GIVEN PROBLEM: From the data that follows, print exactly the lines starting at the one containing "Write part 5" and ending at the one containing "ROOM_LIGHT = 0.27"; include both of them and nothing more.

MATERIAL SHOWN:
################
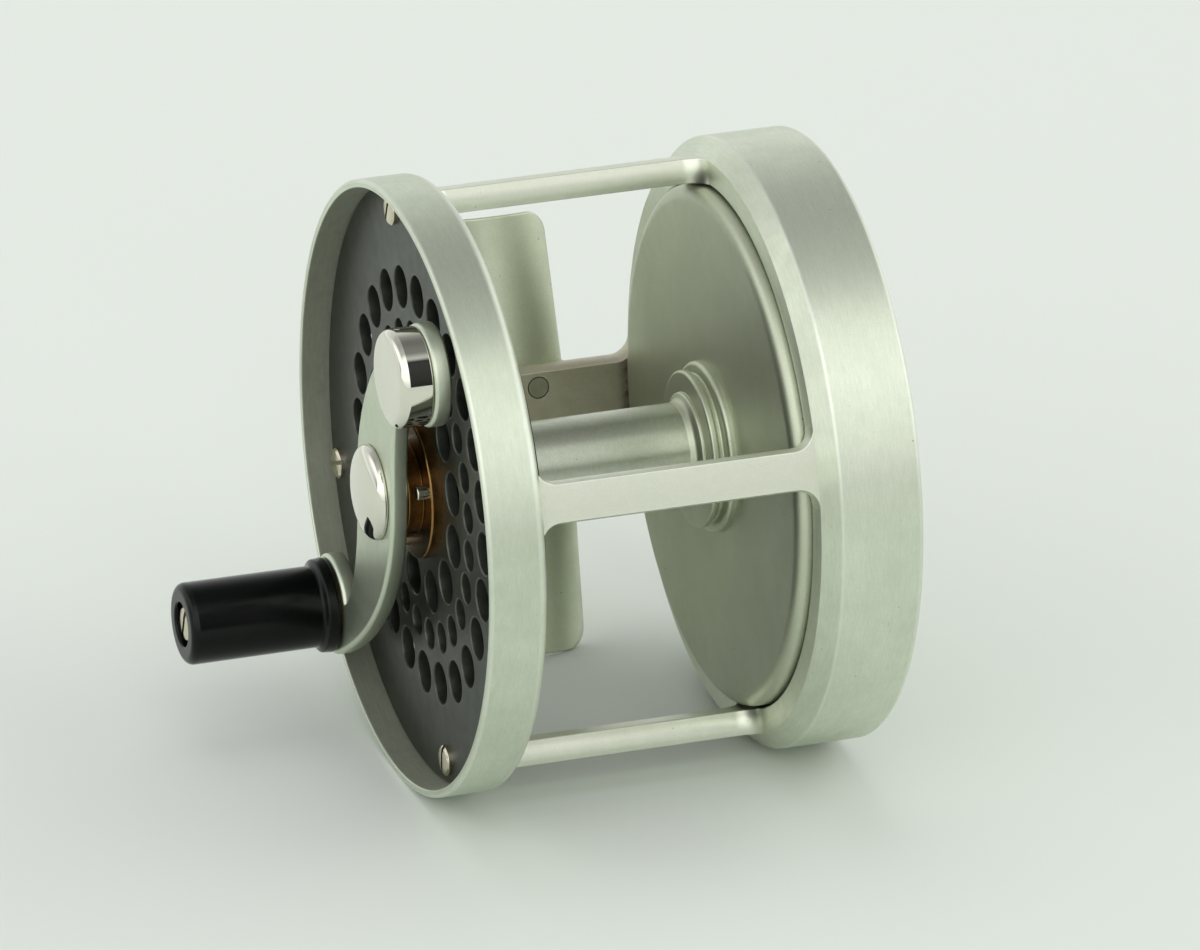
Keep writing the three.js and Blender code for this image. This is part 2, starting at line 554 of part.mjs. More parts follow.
################
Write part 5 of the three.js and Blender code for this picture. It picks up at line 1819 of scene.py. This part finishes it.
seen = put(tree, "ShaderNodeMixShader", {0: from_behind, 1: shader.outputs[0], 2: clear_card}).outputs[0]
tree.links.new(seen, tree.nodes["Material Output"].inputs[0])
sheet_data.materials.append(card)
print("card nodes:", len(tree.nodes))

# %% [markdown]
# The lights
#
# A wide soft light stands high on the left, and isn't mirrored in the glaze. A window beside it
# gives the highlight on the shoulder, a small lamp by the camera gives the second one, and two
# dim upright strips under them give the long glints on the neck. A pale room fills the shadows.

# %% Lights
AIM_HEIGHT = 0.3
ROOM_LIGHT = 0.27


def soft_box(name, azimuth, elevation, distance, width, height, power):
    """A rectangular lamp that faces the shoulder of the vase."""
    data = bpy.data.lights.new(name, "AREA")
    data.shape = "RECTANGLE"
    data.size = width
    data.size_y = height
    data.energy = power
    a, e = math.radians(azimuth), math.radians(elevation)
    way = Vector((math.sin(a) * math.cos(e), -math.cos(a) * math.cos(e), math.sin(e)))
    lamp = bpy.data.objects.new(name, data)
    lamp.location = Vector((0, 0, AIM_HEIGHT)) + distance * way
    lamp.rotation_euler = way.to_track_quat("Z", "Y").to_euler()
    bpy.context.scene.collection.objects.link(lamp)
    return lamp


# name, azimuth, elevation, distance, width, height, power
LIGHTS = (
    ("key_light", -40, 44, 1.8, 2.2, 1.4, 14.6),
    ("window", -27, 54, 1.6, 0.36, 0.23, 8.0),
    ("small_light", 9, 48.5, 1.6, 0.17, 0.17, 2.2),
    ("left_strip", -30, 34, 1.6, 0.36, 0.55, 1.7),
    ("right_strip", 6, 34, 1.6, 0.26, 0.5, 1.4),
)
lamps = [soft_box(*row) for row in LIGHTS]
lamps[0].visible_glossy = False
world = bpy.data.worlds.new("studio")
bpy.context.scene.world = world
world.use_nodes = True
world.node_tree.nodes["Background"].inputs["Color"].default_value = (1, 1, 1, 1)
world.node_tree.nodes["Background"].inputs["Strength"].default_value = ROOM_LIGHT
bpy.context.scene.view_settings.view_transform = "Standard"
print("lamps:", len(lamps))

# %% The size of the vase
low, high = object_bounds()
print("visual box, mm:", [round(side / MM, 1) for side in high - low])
################
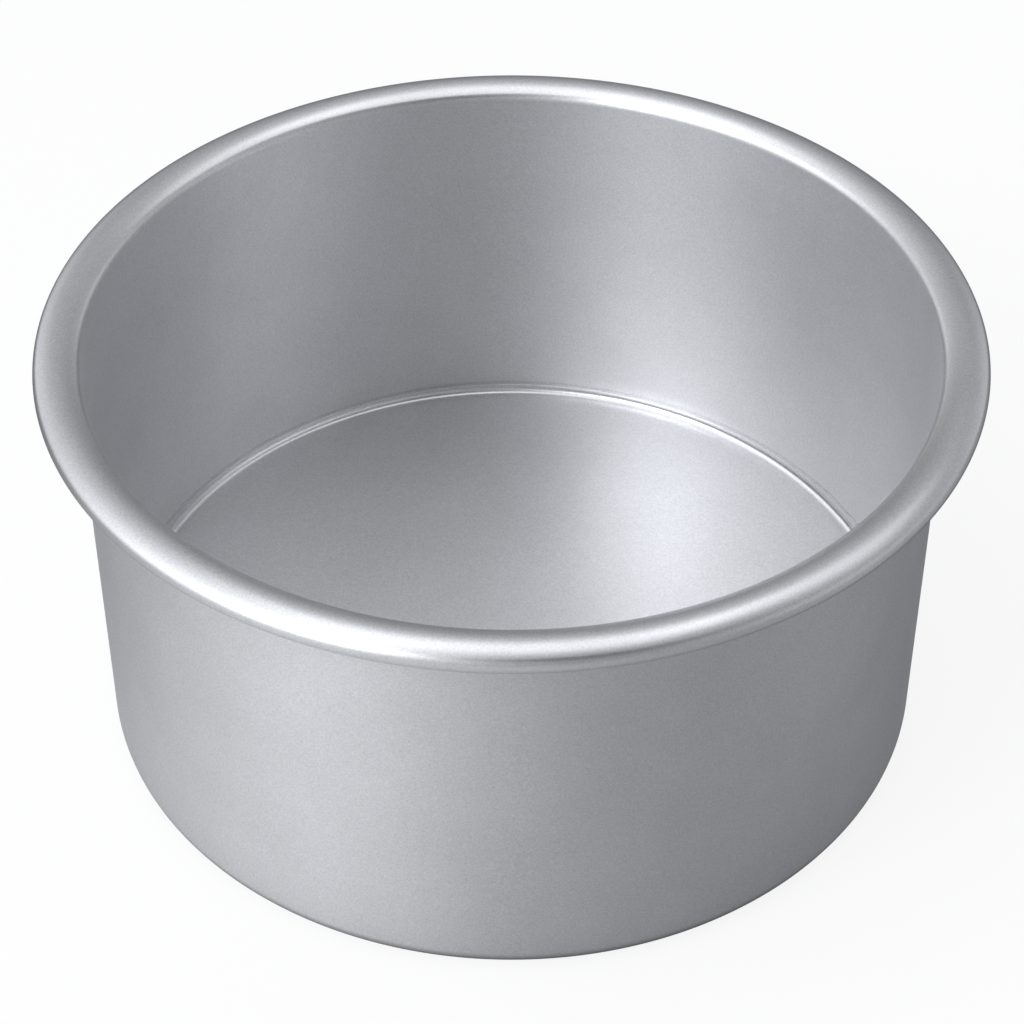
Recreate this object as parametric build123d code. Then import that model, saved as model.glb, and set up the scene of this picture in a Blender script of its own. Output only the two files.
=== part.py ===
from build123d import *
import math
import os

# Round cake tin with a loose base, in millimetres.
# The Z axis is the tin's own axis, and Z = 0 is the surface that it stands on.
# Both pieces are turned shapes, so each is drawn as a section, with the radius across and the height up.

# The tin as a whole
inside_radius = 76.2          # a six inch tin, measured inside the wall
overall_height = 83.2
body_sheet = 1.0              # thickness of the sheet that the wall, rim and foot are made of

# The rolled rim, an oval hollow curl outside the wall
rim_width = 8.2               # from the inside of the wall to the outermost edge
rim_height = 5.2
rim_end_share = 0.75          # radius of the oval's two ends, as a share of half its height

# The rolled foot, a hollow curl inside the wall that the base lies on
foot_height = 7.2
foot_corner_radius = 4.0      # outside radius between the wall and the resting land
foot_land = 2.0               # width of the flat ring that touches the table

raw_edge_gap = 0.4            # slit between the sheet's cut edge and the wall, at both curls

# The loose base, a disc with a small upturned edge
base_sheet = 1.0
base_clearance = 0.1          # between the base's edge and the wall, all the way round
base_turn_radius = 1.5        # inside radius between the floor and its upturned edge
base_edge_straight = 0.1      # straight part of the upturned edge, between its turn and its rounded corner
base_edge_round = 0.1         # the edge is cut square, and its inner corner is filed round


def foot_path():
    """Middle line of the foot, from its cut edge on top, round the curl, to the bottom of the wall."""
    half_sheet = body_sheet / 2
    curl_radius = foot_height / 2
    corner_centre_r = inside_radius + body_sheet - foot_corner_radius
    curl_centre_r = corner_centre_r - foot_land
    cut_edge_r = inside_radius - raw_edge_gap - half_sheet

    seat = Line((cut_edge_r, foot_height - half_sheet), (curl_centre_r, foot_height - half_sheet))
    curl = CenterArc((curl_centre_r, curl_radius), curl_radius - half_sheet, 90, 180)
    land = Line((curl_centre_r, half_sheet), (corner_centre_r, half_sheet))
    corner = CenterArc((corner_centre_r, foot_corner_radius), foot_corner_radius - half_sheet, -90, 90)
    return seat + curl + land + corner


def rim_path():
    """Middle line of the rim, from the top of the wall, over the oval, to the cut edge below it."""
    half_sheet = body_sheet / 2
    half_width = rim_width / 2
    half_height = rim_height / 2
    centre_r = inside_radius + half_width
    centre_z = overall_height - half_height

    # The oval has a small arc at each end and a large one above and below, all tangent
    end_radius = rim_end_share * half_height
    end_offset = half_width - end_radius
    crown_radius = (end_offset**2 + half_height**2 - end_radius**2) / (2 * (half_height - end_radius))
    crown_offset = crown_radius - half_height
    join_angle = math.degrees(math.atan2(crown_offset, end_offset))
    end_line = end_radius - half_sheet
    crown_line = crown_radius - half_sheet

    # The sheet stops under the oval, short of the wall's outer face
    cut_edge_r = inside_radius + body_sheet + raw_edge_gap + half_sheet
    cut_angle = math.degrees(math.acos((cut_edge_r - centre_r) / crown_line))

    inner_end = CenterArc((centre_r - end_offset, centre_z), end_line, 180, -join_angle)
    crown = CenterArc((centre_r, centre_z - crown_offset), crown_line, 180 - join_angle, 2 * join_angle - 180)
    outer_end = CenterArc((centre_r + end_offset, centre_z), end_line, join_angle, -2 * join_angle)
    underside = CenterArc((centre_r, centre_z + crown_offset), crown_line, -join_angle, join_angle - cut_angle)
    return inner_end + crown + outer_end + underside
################
SOLUTION FOR THIS PROBLEM:
Write part 5 of the three.js and Blender code for this picture. It picks up at line 1819 of scene.py. This part finishes it.
seen = put(tree, "ShaderNodeMixShader", {0: from_behind, 1: shader.outputs[0], 2: clear_card}).outputs[0]
tree.links.new(seen, tree.nodes["Material Output"].inputs[0])
sheet_data.materials.append(card)
print("card nodes:", len(tree.nodes))

# %% [markdown]
# The lights
#
# A wide soft light stands high on the left, and isn't mirrored in the glaze. A window beside it
# gives the highlight on the shoulder, a small lamp by the camera gives the second one, and two
# dim upright strips under them give the long glints on the neck. A pale room fills the shadows.

# %% Lights
AIM_HEIGHT = 0.3
ROOM_LIGHT = 0.27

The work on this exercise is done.